Truman’s request for aid to Greece and Turkey was denounced by one prominent Senator as “a new American imperialism,” aimed at securing “oil for the American monopolies.” The columnist Walter Lippmann warned that by failing to work through the newly established UN, Truman had “cut a hole in the charter which it would be very difficult to repair.” It was only because such voices were spurned that the world was eventually delivered from the shadow of Soviet tyranny.

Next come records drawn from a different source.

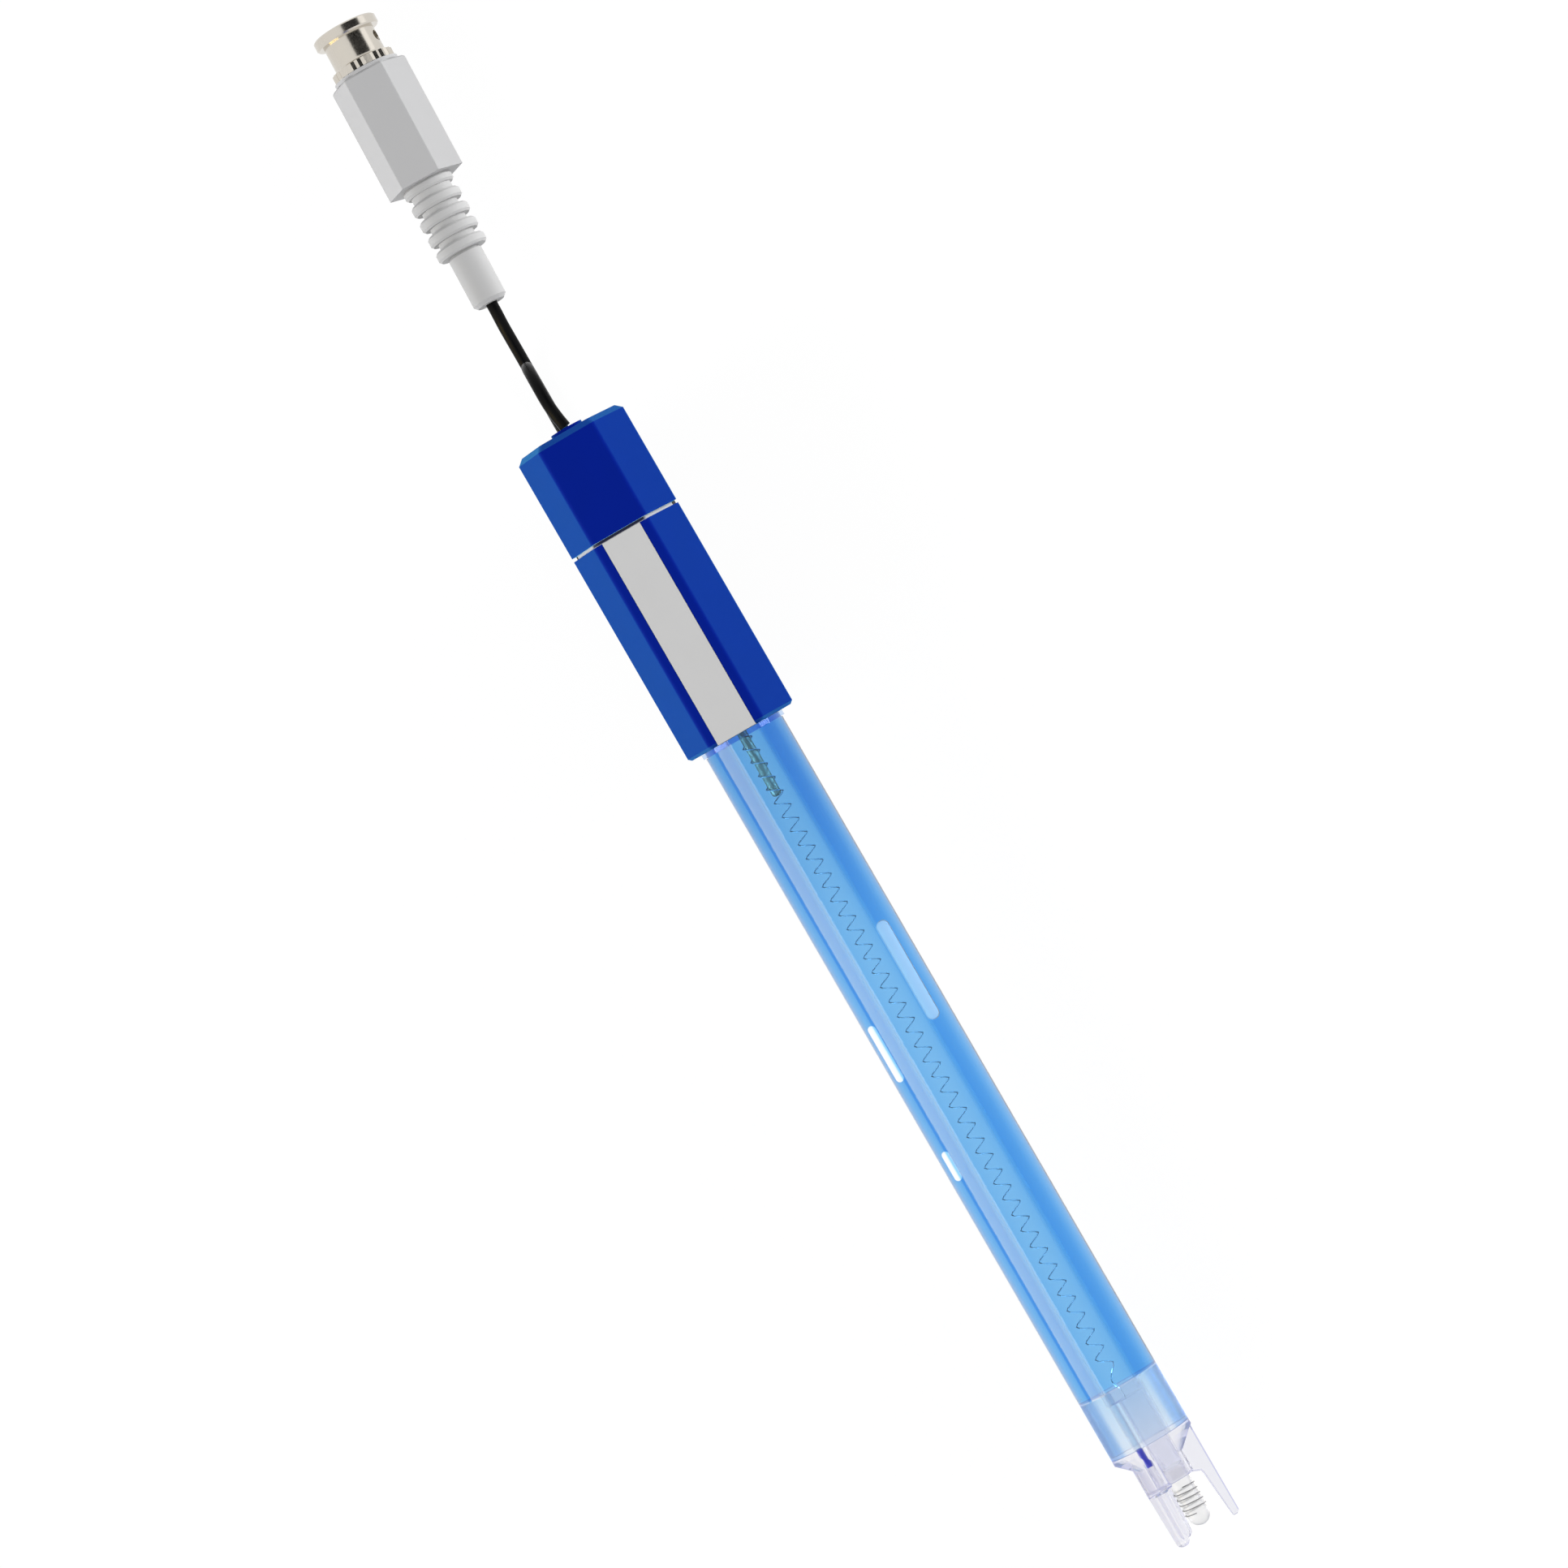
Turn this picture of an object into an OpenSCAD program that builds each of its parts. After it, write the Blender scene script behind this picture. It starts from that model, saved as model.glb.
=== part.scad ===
// Combination redox (ORP) electrode on a cable with a small bayonet plug.
// The electrode is modelled along its own axis, s = 0 at the cap's outer face and growing
// towards the tip, and is then laid down: its head rests on the tied cable and its tip on
// the surface z = 0. +X runs from the cap to the tip, +Z is up. Millimetres.

/* [Head] */
// Width of the hexagonal cap and handle across their flats
head_af = 14.5; // [14:0.1:20]
// Length of the end cap
cap_len = 15.3; // [12:0.1:25]
// Wall of the end cap's outer face
cap_wall = 2.0; // [1.4:0.1:3]
// Visible ring of the inner sleeve between cap and handle
head_gap = 0.5; // [0.3:0.1:2]
// Length of the handle shell
shell_len = 31.5; // [26:0.1:60]
// Rounding of the hexagon's six long edges
head_corner_r = 0.8; // [0.3:0.1:1.6]
// Bevel at the outer face of the cap and the lower end of the handle
head_bevel = 0.8; // [0.3:0.1:1.4]
// Width of the flush name strip in the handle's upper flat
strip_w = 5.9; // [3:0.1:7]
// Length of the inner sleeve's neck inside the cap
neck_len = 8.5; // [5:0.1:9]

/* [Shaft] */
// Outer diameter of the clear shaft tube
shaft_d = 12.0; // [11:0.1:12.2]
// Wall of the shaft tube
shaft_wall = 1.0; // [0.7:0.1:1.4]
// Length of shaft tube that shows below the handle
shaft_out_len = 111.4; // [80:0.1:160]
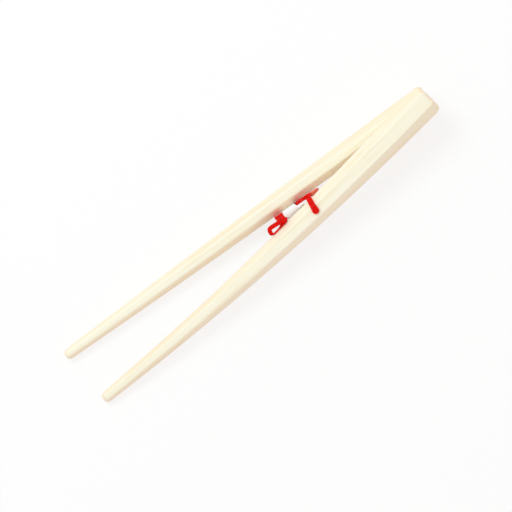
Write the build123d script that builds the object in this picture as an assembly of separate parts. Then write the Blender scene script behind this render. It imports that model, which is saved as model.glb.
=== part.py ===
from build123d import *
from math import asin, cos, degrees, hypot, pi, radians, sin, sqrt, tan
import os

# A pair of wooden chopsticks lying crossed at their handles: the upper one's handle
# rests on the lower one's, and a rolled paper wedge bound with a rubber band holds
# the fork open. All sizes are in millimetres and all angles in degrees. +X points
# from the tips to the handles, +Z up, and the floor is z = 0.

# one stick, wide across its broad faces and narrow across the other two
stick_length = 180.0
handle_wide = 13.5
handle_narrow = 9.1
tip_wide = 4.5
tip_narrow = 4.4
narrow_belly = 1.0
handle_chamfer_wide = 3.8
handle_chamfer_narrow = 3.1
tip_chamfer = 1.25
handle_edge_round = 0.6
tip_edge_round = 1.5
handle_end_round = 2.2
tip_round = 2.1

# how the two sticks lie
upper_bow = 3.0
upper_turn = 3.6
lower_turn = -3.3
handle_offset = 1.55
rest_gap = 0.03
underside_cut = 0.01

# the paper roll in the fork, from its crushed tail back to its mouth
paper_tail_from_handle = 66.0
paper_tail_length = 2.6
paper_step_length = 0.7
paper_body_length = 5.3
paper_flare_length = 0.8
paper_mouth_length = 0.3
paper_thickness = 0.16
paper_turns = 2
paper_core = 0.35
paper_open_depth = 3.0
paper_half_girth = 12.7
paper_foot_height = 2.2
side_gap = 0.06

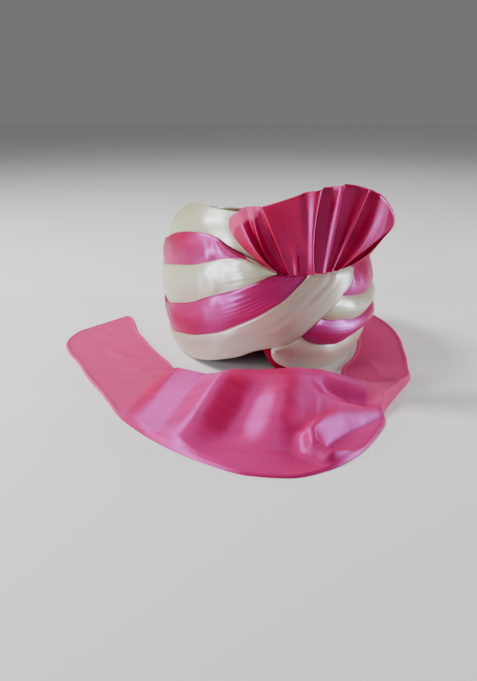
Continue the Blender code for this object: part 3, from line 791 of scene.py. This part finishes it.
# foot across and up, middle across and up, tip across and up, as shares of the width and height,
# then the depth at the foot, the middle and the tip, as shares of a pleat
FAN_PLEATS = (
    (0.315, 0.012, 0.140, 0.190, 0.000, 0.450, -0.2, -1.0, -2.2),
    (0.320, 0.010, 0.155, 0.230, 0.000, 0.560, 0.3, 0.1, -1.6),
    (0.328, 0.008, 0.175, 0.240, 0.056, 0.670, 0.8, 1.0, -0.3),
    (0.335, 0.007, 0.197, 0.262, 0.100, 0.725, -0.4, -0.6, -0.6),
    (0.342, 0.006, 0.210, 0.255, 0.135, 0.740, 0.7, 0.9, 0.1),
    (0.348, 0.005, 0.230, 0.310, 0.155, 0.745, -0.3, -0.8, -0.1),
    (0.354, 0.004, 0.258, 0.370, 0.172, 0.748, -0.6, -1.3, -0.1),
    (0.360, 0.003, 0.272, 0.395, 0.192, 0.752, 0.9, 1.1, 0.3),
    (0.372, 0.002, 0.300, 0.408, 0.225, 0.768, 0.6, 0.8, 0.3),
    (0.385, 0.001, 0.345, 0.430, 0.300, 0.812, 0.3, 0.5, 0.3),
    (0.400, 0.000, 0.385, 0.445, 0.360, 0.850, 0.9, 0.45, 0.3),
    (0.425, 0.000, 0.420, 0.455, 0.410, 0.885, -0.7, 0.5, 0.4),
    (0.460, 0.002, 0.456, 0.462, 0.440, 0.905, -0.3, 0.3, 0.2),
    (0.500, 0.005, 0.486, 0.470, 0.505, 0.927, 0.9, 1.2, 1.3),
    (0.508, 0.005, 0.499, 0.472, 0.535, 0.938, 0.7, 0.9, 0.9),
    (0.518, 0.006, 0.514, 0.475, 0.552, 0.945, -0.8, -1.2, -1.1),
    (0.545, 0.008, 0.562, 0.482, 0.600, 0.955, -0.5, -0.6, -0.7),
    (0.572, 0.010, 0.617, 0.490, 0.652, 0.970, 0.9, 1.1, 1.0),
    (0.580, 0.013, 0.633, 0.492, 0.675, 0.978, -0.8, -1.1, -0.5),
    (0.594, 0.018, 0.672, 0.490, 0.735, 0.965, -0.5, -0.5, -0.3),
    (0.614, 0.024, 0.715, 0.475, 0.812, 0.925, 0.9, 1.1, 1.0),
    (0.620, 0.027, 0.732, 0.465, 0.838, 0.905, -0.8, -1.1, -0.6),
    (0.630, 0.031, 0.760, 0.430, 0.862, 0.885, -0.4, -0.5, -0.1),
    (0.645, 0.036, 0.795, 0.360, 0.888, 0.860, 0.8, 1.0, 0.6),
    (0.655, 0.042, 0.830, 0.330, 0.945, 0.760, 0.1, 0.3, 0.2),
    (0.663, 0.047, 0.848, 0.290, 0.995, 0.600, -0.2, 0.0, -0.1),
    (0.668, 0.052, 0.842, 0.245, 0.998, 0.510, -0.3, -0.3, -0.2),
    (0.673, 0.056, 0.812, 0.180, 0.938, 0.390, 0.5, 0.8, 0.2),
    (0.680, 0.064, 0.770, 0.110, 0.840, 0.155, -0.2, -0.2, -0.4),
)
print("pleat lines", len(FAN_PLEATS))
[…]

Now as then, the critics offer no real alternative strategy, only a counsel of evasion. In 1947, when the UN was but two years old, the notion that the world body could serve as a substitute for the exercise of America’s own will and power may perhaps have been a pardonable hope. Today, when we know better, such advice is worse than pusillanimous; it is utterly cynical. By contrast, Bush’s response to the challenge that was brought home to us last September 11 is both thoughtful and brave. Our national security is indeed at issue. Everything now is riding on the follow-through.
1 These quotations appear in a paper by David M. Ackerman, legislative attorney in the American-law division of the Congressional Research Service.
2 This last clause is in its own way a radical assertion of multilateralism, albeit not the multilateralism of the UN, which fails to differentiate between democracies and tyrannies.